Tree Hash Traversal
This is the hot kernel from Anthropic's original performance take-home, without the Python VM or simulated VLIW machine.
Input is binary little-endian u32 words: rounds, node_count, batch_size, tree_height, forest_values_offset, indices_offset, values_offset, then forest values, current node indices, and current input values.
The benchmark uses tree_height = 17, rounds = 128, and batch_size = 262,144. Values are 32-bit words and arithmetic wraps modulo 2^32.
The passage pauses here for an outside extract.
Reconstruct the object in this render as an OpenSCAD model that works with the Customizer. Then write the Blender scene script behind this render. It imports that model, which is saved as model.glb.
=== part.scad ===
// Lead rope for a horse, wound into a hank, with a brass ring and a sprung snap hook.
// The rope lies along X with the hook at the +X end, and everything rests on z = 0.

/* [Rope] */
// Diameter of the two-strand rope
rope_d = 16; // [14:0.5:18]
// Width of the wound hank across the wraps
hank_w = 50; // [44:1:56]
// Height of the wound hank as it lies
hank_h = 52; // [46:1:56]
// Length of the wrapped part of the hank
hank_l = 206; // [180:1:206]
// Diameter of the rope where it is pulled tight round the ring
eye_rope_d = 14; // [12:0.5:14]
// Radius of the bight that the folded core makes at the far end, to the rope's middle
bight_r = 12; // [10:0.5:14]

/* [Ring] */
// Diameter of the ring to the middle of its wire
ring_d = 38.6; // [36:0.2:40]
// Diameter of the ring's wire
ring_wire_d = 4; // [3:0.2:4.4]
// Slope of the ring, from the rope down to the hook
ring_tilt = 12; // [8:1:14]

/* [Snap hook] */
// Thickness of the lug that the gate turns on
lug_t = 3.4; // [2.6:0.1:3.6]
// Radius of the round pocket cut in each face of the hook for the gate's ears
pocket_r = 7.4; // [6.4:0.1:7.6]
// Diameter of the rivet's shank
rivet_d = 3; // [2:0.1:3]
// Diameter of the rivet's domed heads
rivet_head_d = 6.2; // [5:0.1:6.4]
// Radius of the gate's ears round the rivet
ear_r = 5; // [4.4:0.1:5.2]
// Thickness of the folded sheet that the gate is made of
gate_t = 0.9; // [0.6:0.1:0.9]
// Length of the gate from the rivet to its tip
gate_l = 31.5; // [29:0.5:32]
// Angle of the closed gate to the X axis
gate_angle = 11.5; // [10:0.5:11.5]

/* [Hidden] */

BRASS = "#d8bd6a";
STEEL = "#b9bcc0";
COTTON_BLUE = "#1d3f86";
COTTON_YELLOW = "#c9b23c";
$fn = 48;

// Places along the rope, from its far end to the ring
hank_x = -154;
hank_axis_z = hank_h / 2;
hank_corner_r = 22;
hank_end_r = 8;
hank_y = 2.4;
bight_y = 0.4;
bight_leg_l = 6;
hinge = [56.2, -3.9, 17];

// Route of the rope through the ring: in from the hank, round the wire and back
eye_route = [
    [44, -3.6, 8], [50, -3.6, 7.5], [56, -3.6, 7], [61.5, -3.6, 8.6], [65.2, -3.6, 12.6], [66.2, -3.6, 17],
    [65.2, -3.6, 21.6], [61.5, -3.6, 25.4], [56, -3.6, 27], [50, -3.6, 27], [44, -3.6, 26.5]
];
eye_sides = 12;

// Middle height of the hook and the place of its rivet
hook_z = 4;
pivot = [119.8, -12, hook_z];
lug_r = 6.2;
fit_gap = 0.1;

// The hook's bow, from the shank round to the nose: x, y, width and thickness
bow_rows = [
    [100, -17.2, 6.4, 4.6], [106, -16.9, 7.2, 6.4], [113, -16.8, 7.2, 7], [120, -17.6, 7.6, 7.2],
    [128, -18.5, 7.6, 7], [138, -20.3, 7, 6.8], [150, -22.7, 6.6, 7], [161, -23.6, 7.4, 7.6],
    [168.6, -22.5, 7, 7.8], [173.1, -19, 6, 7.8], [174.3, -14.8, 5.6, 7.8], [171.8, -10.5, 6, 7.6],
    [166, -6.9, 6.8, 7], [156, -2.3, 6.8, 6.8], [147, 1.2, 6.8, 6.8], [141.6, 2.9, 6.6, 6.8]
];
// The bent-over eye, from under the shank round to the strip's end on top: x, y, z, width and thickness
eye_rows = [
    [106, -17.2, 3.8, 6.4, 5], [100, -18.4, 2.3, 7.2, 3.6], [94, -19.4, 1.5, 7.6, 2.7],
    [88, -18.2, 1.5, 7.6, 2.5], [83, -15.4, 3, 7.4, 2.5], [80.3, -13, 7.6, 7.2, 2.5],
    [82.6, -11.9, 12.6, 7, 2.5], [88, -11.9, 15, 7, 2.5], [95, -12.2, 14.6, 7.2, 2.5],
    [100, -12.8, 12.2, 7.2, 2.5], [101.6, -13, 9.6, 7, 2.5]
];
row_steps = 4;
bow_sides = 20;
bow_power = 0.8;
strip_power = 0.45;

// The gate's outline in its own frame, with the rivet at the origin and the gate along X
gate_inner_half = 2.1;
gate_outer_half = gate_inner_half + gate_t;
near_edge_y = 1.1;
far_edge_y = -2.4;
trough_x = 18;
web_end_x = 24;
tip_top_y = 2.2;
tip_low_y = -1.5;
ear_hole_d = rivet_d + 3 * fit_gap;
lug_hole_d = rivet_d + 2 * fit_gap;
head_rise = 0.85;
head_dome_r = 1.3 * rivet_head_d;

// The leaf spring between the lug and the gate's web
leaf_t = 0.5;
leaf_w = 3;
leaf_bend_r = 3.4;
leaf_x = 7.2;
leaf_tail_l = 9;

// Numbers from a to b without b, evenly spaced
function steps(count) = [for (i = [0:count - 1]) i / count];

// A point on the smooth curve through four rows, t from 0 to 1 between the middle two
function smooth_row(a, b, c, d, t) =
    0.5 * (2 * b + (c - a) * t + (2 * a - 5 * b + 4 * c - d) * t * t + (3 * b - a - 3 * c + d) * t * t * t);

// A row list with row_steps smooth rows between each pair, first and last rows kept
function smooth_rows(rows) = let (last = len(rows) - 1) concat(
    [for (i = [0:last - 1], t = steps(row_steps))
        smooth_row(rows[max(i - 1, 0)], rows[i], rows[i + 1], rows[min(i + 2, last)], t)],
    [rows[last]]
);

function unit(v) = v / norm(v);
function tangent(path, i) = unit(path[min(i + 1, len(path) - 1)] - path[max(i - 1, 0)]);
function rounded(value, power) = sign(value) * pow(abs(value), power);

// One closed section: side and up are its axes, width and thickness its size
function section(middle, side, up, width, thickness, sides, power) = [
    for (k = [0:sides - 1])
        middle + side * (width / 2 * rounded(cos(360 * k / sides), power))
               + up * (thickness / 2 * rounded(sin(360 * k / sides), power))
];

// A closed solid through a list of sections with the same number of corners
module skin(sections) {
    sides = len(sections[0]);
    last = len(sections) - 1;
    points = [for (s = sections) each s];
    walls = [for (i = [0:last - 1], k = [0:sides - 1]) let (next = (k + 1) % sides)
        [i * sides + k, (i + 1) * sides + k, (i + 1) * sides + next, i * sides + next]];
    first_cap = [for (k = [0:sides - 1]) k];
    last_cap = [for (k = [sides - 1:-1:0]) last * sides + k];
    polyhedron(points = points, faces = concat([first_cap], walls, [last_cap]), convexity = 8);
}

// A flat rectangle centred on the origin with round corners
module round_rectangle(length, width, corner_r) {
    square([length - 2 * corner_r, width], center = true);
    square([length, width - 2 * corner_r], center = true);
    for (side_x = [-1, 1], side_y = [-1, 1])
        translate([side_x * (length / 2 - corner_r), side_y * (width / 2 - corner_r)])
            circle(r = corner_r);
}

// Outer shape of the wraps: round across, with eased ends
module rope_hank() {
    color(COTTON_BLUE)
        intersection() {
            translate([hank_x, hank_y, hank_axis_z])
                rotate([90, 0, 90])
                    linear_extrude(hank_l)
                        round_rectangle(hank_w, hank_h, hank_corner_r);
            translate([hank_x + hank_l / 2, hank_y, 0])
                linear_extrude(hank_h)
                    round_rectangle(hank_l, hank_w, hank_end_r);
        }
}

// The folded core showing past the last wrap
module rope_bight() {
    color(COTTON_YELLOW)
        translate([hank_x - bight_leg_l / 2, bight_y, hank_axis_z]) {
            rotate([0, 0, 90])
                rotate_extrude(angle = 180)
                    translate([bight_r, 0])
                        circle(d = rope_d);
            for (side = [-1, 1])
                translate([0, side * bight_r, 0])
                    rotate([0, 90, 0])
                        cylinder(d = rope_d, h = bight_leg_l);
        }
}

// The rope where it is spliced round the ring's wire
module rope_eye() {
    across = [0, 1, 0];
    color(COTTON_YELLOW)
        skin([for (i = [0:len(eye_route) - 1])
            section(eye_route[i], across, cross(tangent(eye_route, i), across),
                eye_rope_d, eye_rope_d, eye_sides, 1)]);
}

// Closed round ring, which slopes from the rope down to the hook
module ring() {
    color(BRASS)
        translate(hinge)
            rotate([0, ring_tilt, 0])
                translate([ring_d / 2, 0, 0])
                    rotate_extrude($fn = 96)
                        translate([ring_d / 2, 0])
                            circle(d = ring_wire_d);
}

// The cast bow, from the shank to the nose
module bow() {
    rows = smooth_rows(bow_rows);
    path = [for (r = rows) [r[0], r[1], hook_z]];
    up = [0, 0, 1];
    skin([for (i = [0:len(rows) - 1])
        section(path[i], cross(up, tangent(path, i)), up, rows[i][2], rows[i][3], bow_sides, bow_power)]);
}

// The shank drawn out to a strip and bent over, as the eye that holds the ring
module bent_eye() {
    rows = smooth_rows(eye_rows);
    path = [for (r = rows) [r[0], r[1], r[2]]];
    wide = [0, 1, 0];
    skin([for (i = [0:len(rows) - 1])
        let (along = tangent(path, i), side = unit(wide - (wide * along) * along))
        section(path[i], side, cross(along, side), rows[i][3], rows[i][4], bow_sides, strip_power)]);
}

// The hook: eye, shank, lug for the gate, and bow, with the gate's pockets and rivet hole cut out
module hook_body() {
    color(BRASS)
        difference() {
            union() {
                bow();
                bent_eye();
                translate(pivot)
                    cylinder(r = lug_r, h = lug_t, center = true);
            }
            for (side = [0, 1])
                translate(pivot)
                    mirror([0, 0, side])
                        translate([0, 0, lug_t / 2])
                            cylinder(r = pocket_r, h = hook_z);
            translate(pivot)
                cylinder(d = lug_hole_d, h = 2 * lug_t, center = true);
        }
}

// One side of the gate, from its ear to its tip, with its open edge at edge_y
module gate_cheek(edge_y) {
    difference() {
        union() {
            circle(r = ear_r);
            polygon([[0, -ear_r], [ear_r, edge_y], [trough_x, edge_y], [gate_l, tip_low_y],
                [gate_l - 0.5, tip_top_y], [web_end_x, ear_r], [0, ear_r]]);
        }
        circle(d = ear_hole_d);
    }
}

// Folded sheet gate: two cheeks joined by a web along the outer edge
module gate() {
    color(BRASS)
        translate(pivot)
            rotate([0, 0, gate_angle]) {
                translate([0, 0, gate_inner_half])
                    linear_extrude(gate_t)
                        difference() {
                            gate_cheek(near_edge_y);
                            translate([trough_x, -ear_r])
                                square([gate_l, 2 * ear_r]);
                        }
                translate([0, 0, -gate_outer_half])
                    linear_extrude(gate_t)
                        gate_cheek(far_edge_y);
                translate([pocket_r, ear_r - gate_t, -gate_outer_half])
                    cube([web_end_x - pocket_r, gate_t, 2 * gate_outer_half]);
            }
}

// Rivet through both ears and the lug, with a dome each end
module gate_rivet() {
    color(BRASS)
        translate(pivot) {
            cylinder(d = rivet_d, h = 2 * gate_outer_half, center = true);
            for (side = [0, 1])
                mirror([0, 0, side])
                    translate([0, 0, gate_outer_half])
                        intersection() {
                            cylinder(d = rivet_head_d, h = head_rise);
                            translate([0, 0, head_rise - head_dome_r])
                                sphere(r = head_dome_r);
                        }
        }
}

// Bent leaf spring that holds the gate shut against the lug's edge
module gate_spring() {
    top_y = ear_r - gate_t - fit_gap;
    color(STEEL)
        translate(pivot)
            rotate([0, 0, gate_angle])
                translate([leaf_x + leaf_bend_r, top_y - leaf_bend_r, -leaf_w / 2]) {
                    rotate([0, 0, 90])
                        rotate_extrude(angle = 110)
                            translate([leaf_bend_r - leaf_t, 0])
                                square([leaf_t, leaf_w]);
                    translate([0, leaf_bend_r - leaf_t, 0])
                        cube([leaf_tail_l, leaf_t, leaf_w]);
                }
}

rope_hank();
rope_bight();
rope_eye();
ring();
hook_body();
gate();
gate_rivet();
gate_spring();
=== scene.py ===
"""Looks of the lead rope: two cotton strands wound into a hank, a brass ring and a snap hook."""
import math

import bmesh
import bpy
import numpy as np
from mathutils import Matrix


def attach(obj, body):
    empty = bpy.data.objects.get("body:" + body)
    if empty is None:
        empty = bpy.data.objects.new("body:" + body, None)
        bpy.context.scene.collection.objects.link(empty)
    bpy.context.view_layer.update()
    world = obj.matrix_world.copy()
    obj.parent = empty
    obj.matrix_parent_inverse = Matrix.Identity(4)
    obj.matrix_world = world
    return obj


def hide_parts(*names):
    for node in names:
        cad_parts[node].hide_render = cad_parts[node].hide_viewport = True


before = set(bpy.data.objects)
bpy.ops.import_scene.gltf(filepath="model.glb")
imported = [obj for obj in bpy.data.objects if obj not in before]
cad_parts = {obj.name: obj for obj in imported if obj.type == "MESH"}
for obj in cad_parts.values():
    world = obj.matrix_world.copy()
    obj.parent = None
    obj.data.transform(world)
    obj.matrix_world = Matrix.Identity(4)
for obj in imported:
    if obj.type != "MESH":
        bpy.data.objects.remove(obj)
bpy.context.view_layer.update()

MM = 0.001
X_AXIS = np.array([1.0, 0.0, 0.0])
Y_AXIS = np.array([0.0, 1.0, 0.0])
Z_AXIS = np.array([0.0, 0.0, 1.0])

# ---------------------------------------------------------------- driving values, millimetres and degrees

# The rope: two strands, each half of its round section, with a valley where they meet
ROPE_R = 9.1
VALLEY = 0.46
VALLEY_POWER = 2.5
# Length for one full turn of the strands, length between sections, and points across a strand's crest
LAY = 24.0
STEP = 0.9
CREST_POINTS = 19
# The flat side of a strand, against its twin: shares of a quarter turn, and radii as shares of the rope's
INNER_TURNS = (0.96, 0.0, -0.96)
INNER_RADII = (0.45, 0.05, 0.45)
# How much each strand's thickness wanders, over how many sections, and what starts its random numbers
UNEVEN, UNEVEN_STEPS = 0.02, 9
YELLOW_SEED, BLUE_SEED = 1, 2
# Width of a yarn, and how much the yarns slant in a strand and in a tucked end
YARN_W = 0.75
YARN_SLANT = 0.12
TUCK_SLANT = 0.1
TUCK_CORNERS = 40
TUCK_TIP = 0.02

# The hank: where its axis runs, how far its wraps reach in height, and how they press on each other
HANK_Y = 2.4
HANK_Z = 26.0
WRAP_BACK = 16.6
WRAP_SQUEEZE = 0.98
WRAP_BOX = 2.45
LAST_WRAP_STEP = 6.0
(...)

For each round and lane: value = hash32(value xor forest[index]), then go to child 2*index+1 if value is even, otherwise 2*index+2. If the child is past the end of the perfect binary tree, wrap index back to 0.
Print the decimal u64 checksum of the final (index, value) batch state.
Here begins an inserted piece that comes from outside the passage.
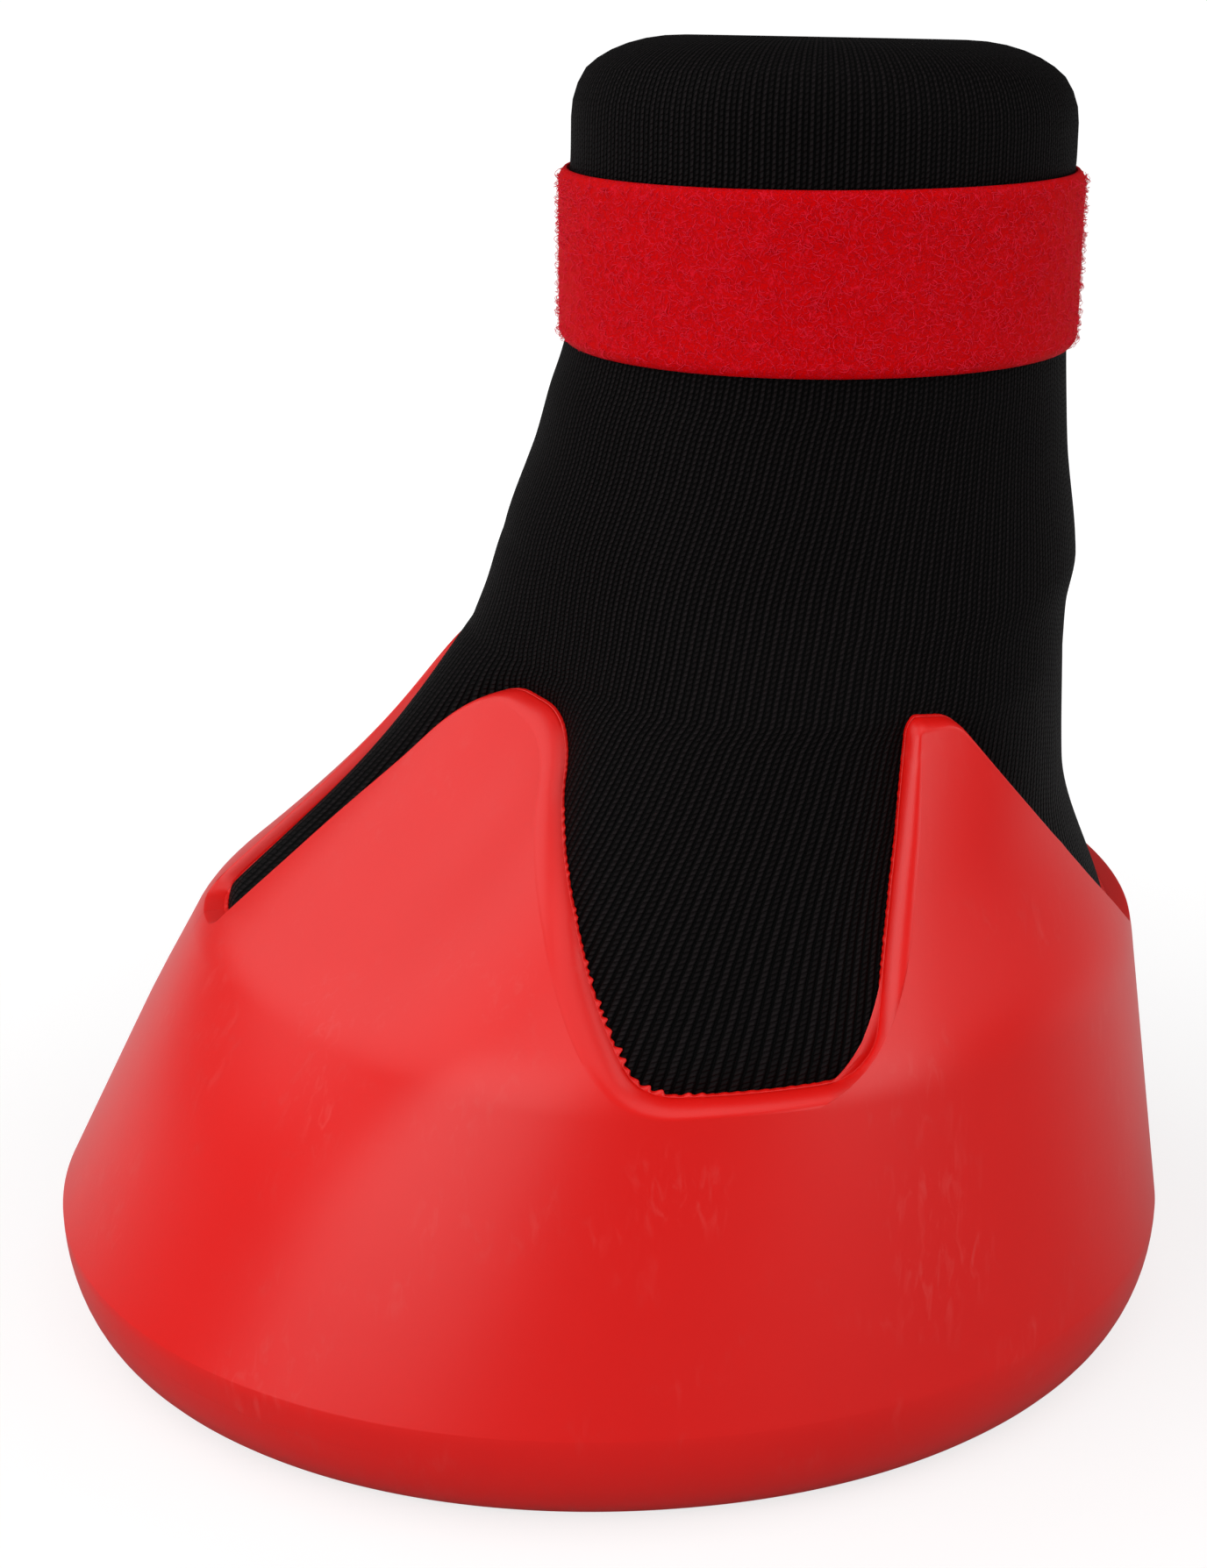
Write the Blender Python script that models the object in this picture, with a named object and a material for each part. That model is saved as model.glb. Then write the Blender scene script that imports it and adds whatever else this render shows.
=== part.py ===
"""Horse hoof boot: a moulded tub with four petals, its knitted sock, an insole and a wrap strap.

Lengths are in metres and +Z is up. The tread stands on Z 0 under the middle of the tub, the toe
points along -Y and the heel along +Y. A turn is an angle about the boot, 0 at the toe, growing
through the +X side, and half a turn at the heel.
"""

import math
from collections import namedtuple

import bmesh
import bpy
from mathutils import Vector

# Tub, widest at its girth, above the rounded foot
TUB_WIDTH = 0.1680
TUB_LENGTH = 0.1762
GIRTH_HEIGHT = 0.0155

# The wall leans in from the girth to a crease, and the petals from the crease to their tips
CREASE_HEIGHT = 0.0640
CREASE_SIDE_LEAN = 0.0060
CREASE_TOE_LEAN = 0.0243
CREASE_HEEL_LEAN = 0.0073
TIP_HEIGHT = 0.1070
TIP_SIDE_LEAN = 0.0205
TIP_TOE_LEAN = 0.0423
TIP_HEEL_LEAN = 0.0094
PETAL_BEND_HEIGHT_SHARE = 0.605
PETAL_BEND_SIDE_SHARE = 0.634
PETAL_BEND_TOE_SHARE = 0.664
PETAL_BEND_HEEL_SHARE = 0.936

# The front petals are pressed flatter than the outline, between two heights
FLAT_SHARE = 0.12
FLAT_BOTTOM = 0.0400
FLAT_TOP = 0.1360
FLATTEST_TURN = math.radians(31)

# Shape of the outline seen from above, the tub's foot and its walls
BELLY_SHARE = 0.50
TOE_FULLNESS = 2.06
HEEL_FULLNESS = 2.02
GROUND_INSET = 0.0082
SOLE_THICKNESS = 0.0100
WALL = 0.0042
TIP_WALL = 0.0028
FLOOR_FILLET = 0.0060

# Rim of the collar: corners from the toe to the heel, each a share of the half turn, a share of
# the petals' rise and a share of that rise for the corner's radius
NOTCH_HEIGHT = 0.0638
COLLAR_BASE_HEIGHT = 0.0600
RIM_ROUNDING = 0.0013
TOE_NOTCH_SHARES = ((0.0000, 0.000, 0.000), (0.0284, 0.009, 0.046))
FRONT_PETAL_SHARES = ((0.0354, 0.433, 0.930), (0.0739, 0.919, 0.255), (0.1960, 0.921, 0.340),
                      (0.2517, 0.699, 0.580), (0.3214, 0.475, 0.930))
SIDE_NOTCH_SHARES = ((0.4414, -0.018, 0.125), (0.5815, -0.023, 0.139))
REAR_PETAL_SHARES = ((0.5815, 0.514, 1.390), (0.5640, 1.010, 0.070),
                     (0.6031, 1.020, 0.180), (0.7686, 0.482, 1.850))
HEEL_NOTCH_SHARES = ((0.8832, 0.000, 0.139), (1.0000, 0.000, 0.000))
RIM_CORNER_SHARES = (TOE_NOTCH_SHARES + FRONT_PETAL_SHARES + SIDE_NOTCH_SHARES
                     + REAR_PETAL_SHARES + HEEL_NOTCH_SHARES)
RIM_STEP = 0.0056
RIM_ARC_STEP = math.radians(28)

# Heights of rings up the wall and the collar, and the rim's round edge: how far across the wall
# each of its rings lies, with how much of the rounding it is lowered by
WALL_RING_SHARES = (0.33, 0.67, 1.00)
COLLAR_RING_SHARES = (0.10, 0.30, 0.55, 0.80)
RIM_ROUND_SHARES = ((0.00, 1.00), (0.15, 0.30), (0.50, 0.00), (0.85, 0.30), (1.00, 1.00))

# Tread: grooves moulded across the sole
GROOVE_COUNT = 14
GROOVE_WIDTH = 0.0024
GROOVE_DEPTH = 0.0016
GROOVE_PITCH = 0.0105
TREAD_MARGIN = 0.0070

# Sock, whose leg stands behind the middle of the tub
SOCK_HEIGHT = 0.1920
LEG_WIDTH = 0.0700
LEG_LENGTH = 0.0746
LEG_SETBACK = 0.0311
ANKLE_HEIGHT_SHARE = 0.317
ANKLE_SIDE_SHARE = 0.463
ANKLE_TOE_SHARE = 0.130
ANKLE_HEEL_SHARE = 0.500
SOCK_COLUMNS = 64
FOOT_RING_SHARES = (0.30, 0.50, 0.60, 0.70, 0.80, 0.90, 1.00)
LEG_RING_SHARES = (0.17, 0.40, 0.70, 1.00)
KNIT = 0.0022
CUFF_TURN_IN = 0.0095

# Insole
INSOLE_THICKNESS = 0.0060
INSOLE_EDGE_INSET = 0.0028
INSOLE_EDGE_ROUNDING = 0.0016
INSOLE_COLUMNS = 48

# Strap, of one width of loop tape, with hook tape under its free end
TAPE_WIDTH = 0.0254
CUFF_OVER_STRAP = 0.0152
LEG_UNDER_STRAP = 0.0034
LOOP_TAPE = 0.0016
HOOK_TAPE = 0.0010
STRAP_START_TURN = math.radians(238)
STRAP_RAMP_TURN = math.radians(34)
TAIL_TURN = math.radians(66)
PATCH_START_TURN = math.radians(9)
PATCH_END_TURN = math.radians(61)
PATCH_WIDTH = 0.0230
TAPE_STEP_TURN = math.radians(6)

# Running clearances between touching pieces
SEAT_GAP = 0.0003
SOCK_SIDE_GAP = 0.0007
CUT_OVERRUN = 0.0020

HALF_TURN = math.pi
PETAL_RISE = TIP_HEIGHT - NOTCH_HEIGHT
STRAP_HEIGHT = SOCK_HEIGHT - CUFF_OVER_STRAP - TAPE_WIDTH

# Outline of the boot at a height: half its width, and how far its toe and heel lie along Y
Section = namedtuple("Section", "height half_width toe heel")
GIRTH = Section(GIRTH_HEIGHT, TUB_WIDTH / 2, -TUB_LENGTH / 2, TUB_LENGTH / 2)
CREASE = Section(CREASE_HEIGHT, GIRTH.half_width - CREASE_SIDE_LEAN,
                 GIRTH.toe + CREASE_TOE_LEAN, GIRTH.heel - CREASE_HEEL_LEAN)
PETAL_TIP = Section(TIP_HEIGHT, CREASE.half_width - TIP_SIDE_LEAN,
                    CREASE.toe + TIP_TOE_LEAN, CREASE.heel - TIP_HEEL_LEAN)
LEG = Section(STRAP_HEIGHT - LEG_UNDER_STRAP, LEG_WIDTH / 2,
              LEG_SETBACK - LEG_LENGTH / 2, LEG_SETBACK + LEG_LENGTH / 2)
PETAL_BEND_SHARES = Section(PETAL_BEND_HEIGHT_SHARE, PETAL_BEND_SIDE_SHARE,
                            PETAL_BEND_TOE_SHARE, PETAL_BEND_HEEL_SHARE)
ANKLE_SHARES = Section(ANKLE_HEIGHT_SHARE, ANKLE_SIDE_SHARE, ANKLE_TOE_SHARE, ANKLE_HEEL_SHARE)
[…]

Source: https://github.com/anthropics/original_performance_takehome.
use std::io::Read;
fn main() {
let mut input = Vec::new();
std::io::stdin().read_to_end(&mut input).unwrap();
let mut words = Vec::with_capacity(input.len() / 4);
for chunk in input.chunks_exact(4) {
words.push(u32::from_le_bytes([chunk[0], chunk[1], chunk[2], chunk[3]]));
}
let rounds = words[0] as usize;
let node_count = words[1] as usize;
let batch_size = words[2] as usize;
let forest_values_offset = words[4] as usize;
let indices_offset = words[5] as usize;
let values_offset = words[6] as usize;
for _ in 0..rounds {
for i in 0..batch_size {
let index = words[indices_offset + i] as usize;
let value = hash32(words[values_offset + i] ^ words[forest_values_offset + index]);
let mut next = index * 2 + if value & 1 == 0 { 1 } else { 2 };
if next >= node_count {
next = 0;
}
words[values_offset + i] = value;
words[indices_offset + i] = next as u32;
}
}
let mut acc = 0xcbf2_9ce4_8422_2325_u64;
for i in 0..batch_size {
let pair = ((words[values_offset + i] as u64) << 32) | u64::from(words[indices_offset + i]);
acc ^= pair;
acc = acc.wrapping_mul(0x0000_0100_0000_01b3);
}
print!("{acc}");
}
fn hash32(mut a: u32) -> u32 {
let x = a;
a = x.wrapping_add(0x7ed5_5d16).wrapping_add(x << 12);
let x = a;
a = (x ^ 0xc761_c23c) ^ (x >> 19);
let x = a;
a = x.wrapping_add(0x1656_67b1).wrapping_add(x << 5);
let x = a;
a = x.wrapping_add(0xd3a2_646c) ^ (x << 9);
let x = a;
a = x.wrapping_add(0xfd70_46c5).wrapping_add(x << 3);
let x = a;
(x ^ 0xb55a_4f09) ^ (x >> 16)
}